Over the next few years, the Journal changed hands several times. In 1860, it was purchased by William Horner and James Honnold, who changed the title to the Marion County Republican. Benjamin F. Williams purchased the paper in October 1861 and published it for nearly five years before selling to William G. Cambridge in August 1866. The following March, Cambridge sold the paper to Andrew F. Sperry and Francis C. Barker in exchange for the Guthrie County Vedette in Panora, Iowa. After taking over the Knoxville paper, Sperry and Barker changed the title to the Iowa Voter.
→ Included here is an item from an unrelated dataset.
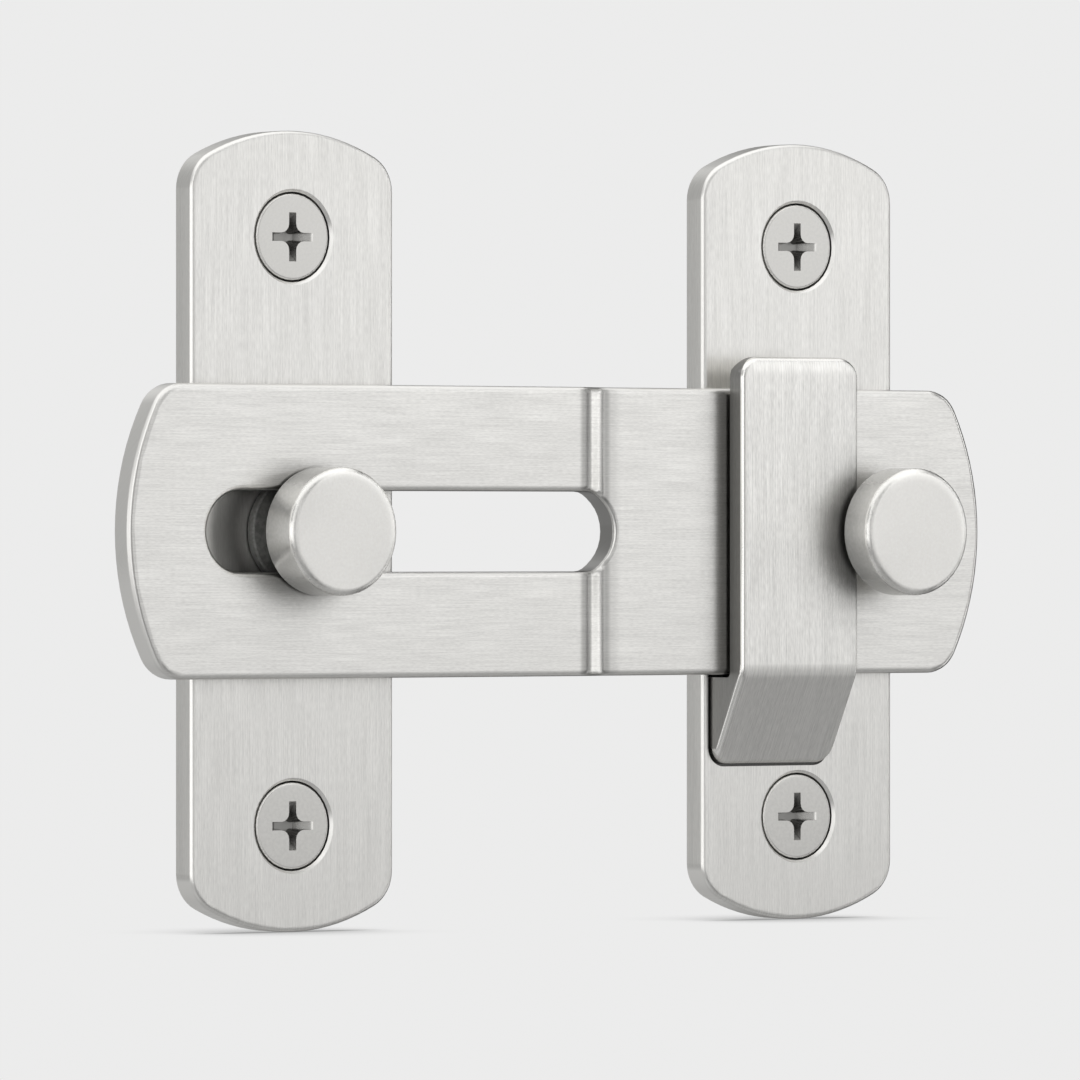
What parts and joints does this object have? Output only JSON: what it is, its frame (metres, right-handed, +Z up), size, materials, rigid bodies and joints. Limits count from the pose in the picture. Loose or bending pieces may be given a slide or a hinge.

In August 1872, Sperry retired, and Barker continued as the sole editor and publisher of the Iowa Voter. Two years later, he changed the title back to the Knoxville Journal on June 11, 1874. With this change, Barker sought to reinforce the newspaper's connection with the town of Knoxville, writing, "The Journal is proud of its home, and proud of the name of one of the most moral, peaceful, and prosperous - best, and consequently happiest, cities of Iowa; not ashamed of the name Knoxville as a part of its own, and indulges in the hope that Knoxville may never have occasion to be ashamed of the Journal."
County, state, and national news were all well represented in the Knoxville Journal. Items of local interest included legal notices, board of supervisor minutes, probate proceedings, and other miscellaneous events and announcements. The 1870s brought some significant changes to Knoxville and Marion County. Two railroad lines were extended to Knoxville: the Chicago, Burlington & Quincy in 1875, and the Chicago, Rock Island & Pacific in 1876. Around the same time, systematic coal mining began in Marion County when the Union Coal Company began operations about four miles east of Knoxville. The Journal played an important role in keeping residents informed of these developments and their effects on the city.